Свиньи ли романы?
У всех форм литературы – будь то поэма, пьеса или роман – есть множество общих элементов, много способов обозначения того, что мы видим: сюжетные ходы, образность, метафорический язык, деталь, изобретательность и так далее и тому подобное. Есть, однако, и элементы, особые для каждого жанра. В этой книге мы поговорим об особых формальных элементах одного жанра – романа. Знаю, знаю, обсуждение элементов его структуры, глав – точка зрения, стиль, голос автора, начала и концовки, другие характеристики – материя такая же унылая, как стоячая вода. Это ведь из-за них студенты испускают отчаянные стоны, верно? Ой нет, только не надо снова заводить речь о «плоских» и «объемных» героях. Ведь дело не только в них. Герои – это же распахнутые ворота, ведущие к смыслу, двери и окна для разных возможностей. Выбирая именно этот вход, а не какой-нибудь другой, автор решительно перекрывает дорогу одним вариантам, зато дает зеленый свет другим. Метод показа героев и ограничивает, и предопределяет то, каких именно героев можно показать. Иначе говоря, как рассказывается история столь же важно, как и то, какая история рассказывается.

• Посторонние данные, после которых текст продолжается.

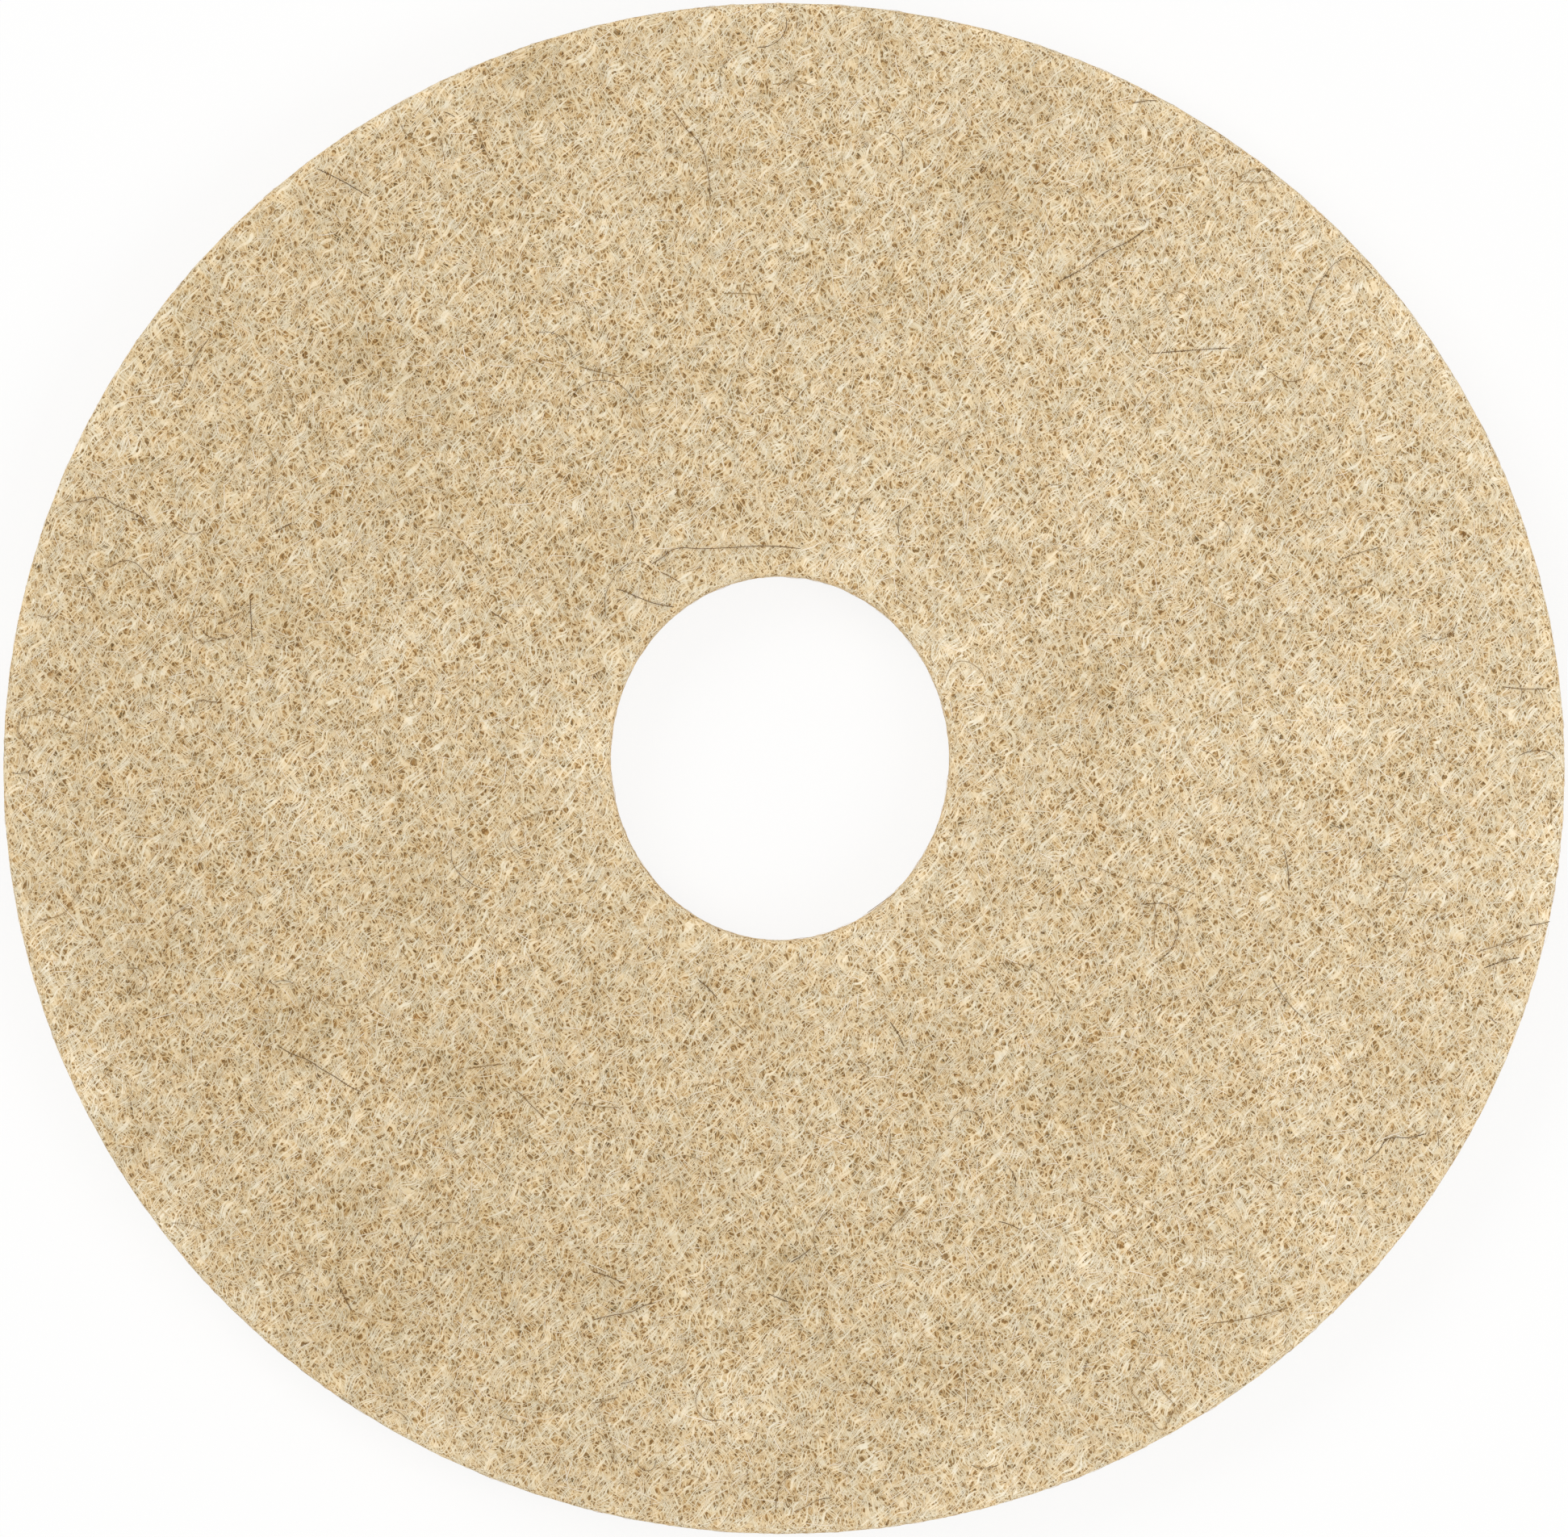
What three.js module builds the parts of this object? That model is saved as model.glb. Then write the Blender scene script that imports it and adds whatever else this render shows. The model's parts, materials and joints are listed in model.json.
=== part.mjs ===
// Floor polishing pad: one thick disc of springy nonwoven web, pale synthetic fibre bonded with natural hair,
// die-cut to a near-round outline with a centre hole for the ring that centres it under a floor machine.
// Millimetres, +Z up. The origin is on the plane of the underside, in the middle of the outer outline.
// Both faces are alike, because such a pad is turned over when its first face is worn.
import * as THREE from "three";

// Outer outline, an ellipse: the soft disc lies a little out of round
const padLengthX = 385;
const padWidthY = 377.4;
const padThickness = 25;

// Centre hole, an ellipse across the other way, a little off the middle
const holeLengthX = 83;
const holeWidthY = 89.2;
const holeOffsetX = -1;
const holeOffsetY = 2.5;

// Section beside both cuts: the faces ease down, a soft corner follows, and the cut wall is drawn in
const easeReach = 14;
const easeDrop = 0.9;
const cornerRadius = 2.4;
const wallWaist = 0.7;

// How finely the curves are stepped
const roundSteps = 96;
const easeSteps = 3;
const cornerSteps = 3;
const wallSteps = 4;

// Colour and finish of the bonded web
const webColour = "#d6bd92";
const webRoughness = 0.95;

const outerOutline = { x: 0, y: 0, semiX: padLengthX / 2, semiY: padWidthY / 2 };
const holeOutline = { x: holeOffsetX, y: holeOffsetY, semiX: holeLengthX / 2, semiY: holeWidthY / 2 };

// One cut edge, from the top face down to the underside, as points of { inset, height }:
// inset is how far a point lies from the outline, on the side of the web.
function cutEdge() {
  const cornerTop = padThickness - easeDrop;
  const wallTop = cornerTop - cornerRadius;
  const upperHalf = [];
  for (let step = 0; step < easeSteps; step++) {
    const share = step / easeSteps;
    const fall = (1 - Math.cos(Math.PI * share)) / 2;
    upperHalf.push({
      inset: cornerRadius + easeReach * (1 - share),
      height: padThickness - easeDrop * fall,
    });
  }
  for (let step = 0; step < cornerSteps; step++) {
    const turn = (Math.PI / 2) * (step / cornerSteps);
    upperHalf.push({
      inset: cornerRadius * (1 - Math.sin(turn)),
      height: wallTop + cornerRadius * Math.cos(turn),
    });
  }
  const wall = [];
  for (let step = 0; step <= wallSteps; step++) {
    const share = step / wallSteps;
    wall.push({
      inset: wallWaist * Math.sin(Math.PI * share),
      height: wallTop - (2 * wallTop - padThickness) * share,
    });
  }
  const lowerHalf = upperHalf.map(({ inset, height }) => ({ inset, height: padThickness - height })).reverse();
  return [...upperHalf, ...wall, ...lowerHalf];
}

// The whole section runs up the outer edge, across the top face, down the hole's edge and back along the underside.
function section() {
  const outer = cutEdge().reverse().map((point) => ({ ...point, outline: outerOutline, side: -1 }));
  const hole = cutEdge().map((point) => ({ ...point, outline: holeOutline, side: 1 }));
  return [...outer, ...hole, outer[0]];
}

// The section is turned into a ring, and each ring of points is then drawn out to its own ellipse.
function padGeometry() {
  const points = section();
  const profile = points.map(
    ({ outline, side, inset, height }) => new THREE.Vector2(outline.semiX + side * inset, height),
  );
  const ring = new THREE.LatheGeometry(profile, roundSteps);
  const place = ring.getAttribute("position");
  for (let index = 0; index < place.count; index++) {
    const { outline, side, inset, height } = points[index % points.length];
    const angle = (2 * Math.PI * Math.floor(index / points.length)) / roundSteps;
    place.setXYZ(
      index,
      outline.x + (outline.semiX + side * inset) * Math.cos(angle),
      outline.y + (outline.semiY + side * inset) * Math.sin(angle),
      height,
    );
  }
  ring.computeVertexNormals();
  return ring;
}

const bondedWeb = new THREE.MeshStandardMaterial({ color: webColour, roughness: webRoughness, metalness: 0 });

const pad = new THREE.Mesh(padGeometry(), bondedWeb);
pad.name = "polishing_pad";

const floorPad = new THREE.Group();
floorPad.add(pad);

export default floorPad;
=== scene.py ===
# %% [markdown]
# # A floor polishing pad of bonded fibre and natural hair
# A floor polishing pad is a thick disc of nonwoven web. Crimped synthetic fibres are carded into thin
# layers, mixed with natural hair, laid across each other and bonded with resin, and the disc is punched out
# with a die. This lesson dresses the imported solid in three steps: a soft body with a web in its material,
# loose strands that really lie over it, and single dark hairs. The solid itself stays the frame that
# everything is measured from.

# %% Load the frame
import json
import math
import random

import bmesh
import bpy
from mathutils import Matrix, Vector
from mathutils.bvhtree import BVHTree

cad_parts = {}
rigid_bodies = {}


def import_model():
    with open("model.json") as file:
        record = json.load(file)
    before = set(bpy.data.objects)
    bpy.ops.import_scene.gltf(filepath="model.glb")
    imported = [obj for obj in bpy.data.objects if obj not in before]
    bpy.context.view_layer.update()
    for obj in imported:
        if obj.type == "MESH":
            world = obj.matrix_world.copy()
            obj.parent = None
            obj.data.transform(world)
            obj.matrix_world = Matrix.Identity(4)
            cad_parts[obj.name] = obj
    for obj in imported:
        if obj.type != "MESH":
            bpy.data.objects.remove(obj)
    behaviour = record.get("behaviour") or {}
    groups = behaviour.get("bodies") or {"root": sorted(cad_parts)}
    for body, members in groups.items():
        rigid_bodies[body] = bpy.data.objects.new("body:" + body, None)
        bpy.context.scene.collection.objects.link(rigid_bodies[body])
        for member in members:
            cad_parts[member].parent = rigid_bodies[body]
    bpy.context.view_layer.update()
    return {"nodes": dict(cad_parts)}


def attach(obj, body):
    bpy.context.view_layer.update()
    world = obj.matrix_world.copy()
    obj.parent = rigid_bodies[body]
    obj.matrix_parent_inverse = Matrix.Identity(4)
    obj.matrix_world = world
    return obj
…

И как ответят читатели. Я не могу так же решительно, как Барт, искоренить автора, но соглашусь с ним, что роль читателя исключительно важна. В конце концов, это же мы существуем, когда автор (человек из плоти и крови) уже давно лежит в могиле, мы выбираем книгу для чтения, мы решаем, есть ли еще в ней смысл и что он для нас значит, мы сочувствуем, смотрим свысока или веселимся, читая о людях и их проблемах. Возьмите хотя бы первый абзац. Если, одолев его, мы решим, что на эту книгу не стоит тратить время, она перестанет существовать в каком бы то ни было смысле. Кто-нибудь другой, может, и оживит ее в свое время и в своем месте, но пока что она мертва, как Джейкоб Марли. А тот, как известно, мертв, как гвоздь в притолоке, мертвее не бывает. Понятно теперь, какой огромной властью вы обладаете? Но огромная власть невозможна без огромной ответственности. Если в наших, читатель, руках жизнь и смерть романов, стоит узнать о них как можно больше.
Введение
Жил-был… Краткая, неупорядоченная и совсем необычная история романа
Айрис Мёрдок за всю жизнь написала один-единственный роман. Но переписывала она его двадцать шесть раз. Энтони Бёрджесс никогда не писал одну книгу дважды. А написал он их без малого тысячу. Верны ли эти суждения? Справедливы ли? Конечно нет. О сочинениях Мёрдок вы услышите подобное еще не раз, и, положа руку на сердце, они действительно мало чем отличаются друг от друга. «Зеленый рыцарь» (1993), предшественник «Дилеммы Джексона», созданной человеком, пораженным болезнью Альцгеймера, совсем недалеко ушел от «Под сетью» (Under the Net, 1954). Тот же класс, тот же круг проблем, та же погруженность в этические вопросы. Сильные образы и крепко сбитый сюжет. Когда она жила, все это считалось безусловно положительным: каждые года два-три ее фанаты могли рассчитывать на новую старую книгу. Эти романы неизменно были очень солидными, а некоторые из них, вроде удостоенного Букеровской премии «Море, море» (1978), иногда просто поражали.
А Бёрджесс? По-своему последователен, да. Но ничто в его ранних романах не может подготовить читателя к «Заводному апельсину» (1962), который совершенно не походит на цикл романов об Эндерби, созданный в 1970-х годах, в свою очередь формально очень далекий от экспериментальной «Наполеоновской симфонии» (Napoleon Symphony, 1974) или исторической изощренности и елизаветинского языка его романов о Шекспире «Влюбленный Шекспир» (1964) и Кристофере Марло «Мертвец в Дептфорде» (1993), или написанных в моэмовской стилистике «Сил земных» (Earthly Powers, 1980), его признанного шедевра, не говоря уже о стихотворных произведениях. Если читатели Мёрдок со спокойной уверенностью открывают каждую ее новую книгу, всякая новинка Бёрджесса разжигает любопытство: ну, что он там на сей раз выдумал?
Так ли уж важно это различие в единообразии? Постольку-поскольку. В конце концов, у каждого романа есть читатели старые и читатели новые, так что каждой книге нужно бы учить своих читателей, как ее читать, как будто они делают это впервые (а некоторые и действительно впервые).